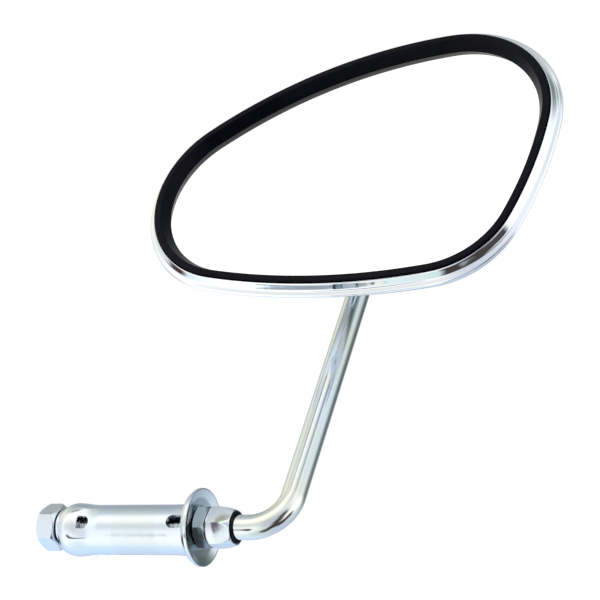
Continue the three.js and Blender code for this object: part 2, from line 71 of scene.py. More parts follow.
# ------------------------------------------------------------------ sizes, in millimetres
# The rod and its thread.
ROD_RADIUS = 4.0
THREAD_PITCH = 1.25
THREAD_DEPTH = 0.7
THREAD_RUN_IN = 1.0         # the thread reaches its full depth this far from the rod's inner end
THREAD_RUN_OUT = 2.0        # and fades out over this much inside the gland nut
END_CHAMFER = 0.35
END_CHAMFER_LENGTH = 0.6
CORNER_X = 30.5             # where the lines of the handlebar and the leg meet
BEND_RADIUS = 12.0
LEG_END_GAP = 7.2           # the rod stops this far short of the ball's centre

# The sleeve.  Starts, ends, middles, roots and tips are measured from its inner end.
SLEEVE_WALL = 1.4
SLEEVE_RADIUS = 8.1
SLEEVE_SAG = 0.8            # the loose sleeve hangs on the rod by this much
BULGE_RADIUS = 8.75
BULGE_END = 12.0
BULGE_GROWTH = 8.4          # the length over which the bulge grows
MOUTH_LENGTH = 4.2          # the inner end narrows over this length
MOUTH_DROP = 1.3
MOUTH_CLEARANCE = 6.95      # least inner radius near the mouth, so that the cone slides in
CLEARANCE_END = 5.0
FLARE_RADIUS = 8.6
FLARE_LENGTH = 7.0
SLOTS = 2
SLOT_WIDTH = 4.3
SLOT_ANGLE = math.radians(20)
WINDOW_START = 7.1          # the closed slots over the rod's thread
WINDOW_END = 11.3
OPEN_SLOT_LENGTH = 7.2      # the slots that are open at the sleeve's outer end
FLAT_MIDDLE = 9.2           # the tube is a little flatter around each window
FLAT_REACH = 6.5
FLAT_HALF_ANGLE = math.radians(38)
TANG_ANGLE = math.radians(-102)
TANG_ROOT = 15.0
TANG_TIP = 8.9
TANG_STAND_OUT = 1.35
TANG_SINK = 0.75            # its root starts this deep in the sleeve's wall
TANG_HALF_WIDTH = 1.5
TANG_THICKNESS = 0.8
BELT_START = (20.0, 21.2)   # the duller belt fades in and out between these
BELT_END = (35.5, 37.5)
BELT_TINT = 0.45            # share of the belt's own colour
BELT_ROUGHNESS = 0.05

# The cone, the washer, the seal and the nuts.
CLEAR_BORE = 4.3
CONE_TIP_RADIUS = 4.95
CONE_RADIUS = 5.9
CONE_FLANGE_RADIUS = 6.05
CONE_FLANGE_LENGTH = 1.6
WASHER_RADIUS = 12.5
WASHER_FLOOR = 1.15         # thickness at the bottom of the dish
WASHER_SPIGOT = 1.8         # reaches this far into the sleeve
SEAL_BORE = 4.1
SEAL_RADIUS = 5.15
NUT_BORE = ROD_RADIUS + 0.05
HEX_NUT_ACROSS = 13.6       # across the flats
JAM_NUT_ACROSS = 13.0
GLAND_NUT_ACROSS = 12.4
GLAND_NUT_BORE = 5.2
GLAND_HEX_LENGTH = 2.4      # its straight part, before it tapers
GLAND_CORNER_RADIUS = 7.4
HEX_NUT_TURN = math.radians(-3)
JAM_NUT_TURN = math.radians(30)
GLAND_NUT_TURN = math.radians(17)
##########
## PROBLEM REQUIREMENTS
Each line of the listing should be echoed back exactly.

## REPLY
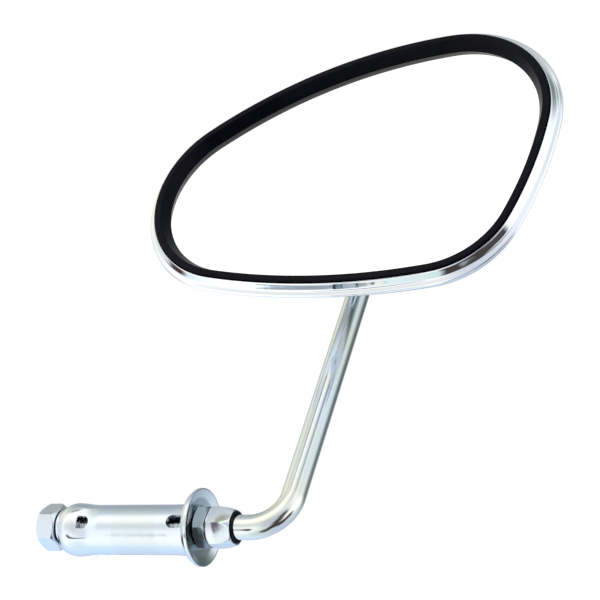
Continue the three.js and Blender code for this object: part 2, from line 71 of scene.py. More parts follow.
# ------------------------------------------------------------------ sizes, in millimetres
# The rod and its thread.
ROD_RADIUS = 4.0
THREAD_PITCH = 1.25
THREAD_DEPTH = 0.7
THREAD_RUN_IN = 1.0         # the thread reaches its full depth this far from the rod's inner end
THREAD_RUN_OUT = 2.0        # and fades out over this much inside the gland nut
END_CHAMFER = 0.35
END_CHAMFER_LENGTH = 0.6
CORNER_X = 30.5             # where the lines of the handlebar and the leg meet
BEND_RADIUS = 12.0
LEG_END_GAP = 7.2           # the rod stops this far short of the ball's centre

# The sleeve.  Starts, ends, middles, roots and tips are measured from its inner end.
SLEEVE_WALL = 1.4
SLEEVE_RADIUS = 8.1
SLEEVE_SAG = 0.8            # the loose sleeve hangs on the rod by this much
BULGE_RADIUS = 8.75
BULGE_END = 12.0
BULGE_GROWTH = 8.4          # the length over which the bulge grows
MOUTH_LENGTH = 4.2          # the inner end narrows over this length
MOUTH_DROP = 1.3
MOUTH_CLEARANCE = 6.95      # least inner radius near the mouth, so that the cone slides in
CLEARANCE_END = 5.0
FLARE_RADIUS = 8.6
FLARE_LENGTH = 7.0
SLOTS = 2
SLOT_WIDTH = 4.3
SLOT_ANGLE = math.radians(20)
WINDOW_START = 7.1          # the closed slots over the rod's thread
WINDOW_END = 11.3
OPEN_SLOT_LENGTH = 7.2      # the slots that are open at the sleeve's outer end
FLAT_MIDDLE = 9.2           # the tube is a little flatter around each window
FLAT_REACH = 6.5
FLAT_HALF_ANGLE = math.radians(38)
TANG_ANGLE = math.radians(-102)
TANG_ROOT = 15.0
TANG_TIP = 8.9
TANG_STAND_OUT = 1.35
TANG_SINK = 0.75            # its root starts this deep in the sleeve's wall
TANG_HALF_WIDTH = 1.5
TANG_THICKNESS = 0.8
BELT_START = (20.0, 21.2)   # the duller belt fades in and out between these
BELT_END = (35.5, 37.5)
BELT_TINT = 0.45            # share of the belt's own colour
BELT_ROUGHNESS = 0.05

# The cone, the washer, the seal and the nuts.
CLEAR_BORE = 4.3
CONE_TIP_RADIUS = 4.95
CONE_RADIUS = 5.9
CONE_FLANGE_RADIUS = 6.05
CONE_FLANGE_LENGTH = 1.6
WASHER_RADIUS = 12.5
WASHER_FLOOR = 1.15         # thickness at the bottom of the dish
WASHER_SPIGOT = 1.8         # reaches this far into the sleeve
SEAL_BORE = 4.1
SEAL_RADIUS = 5.15
NUT_BORE = ROD_RADIUS + 0.05
HEX_NUT_ACROSS = 13.6       # across the flats
JAM_NUT_ACROSS = 13.0
GLAND_NUT_ACROSS = 12.4
GLAND_NUT_BORE = 5.2
GLAND_HEX_LENGTH = 2.4      # its straight part, before it tapers
GLAND_CORNER_RADIUS = 7.4
HEX_NUT_TURN = math.radians(-3)
JAM_NUT_TURN = math.radians(30)
GLAND_NUT_TURN = math.radians(17)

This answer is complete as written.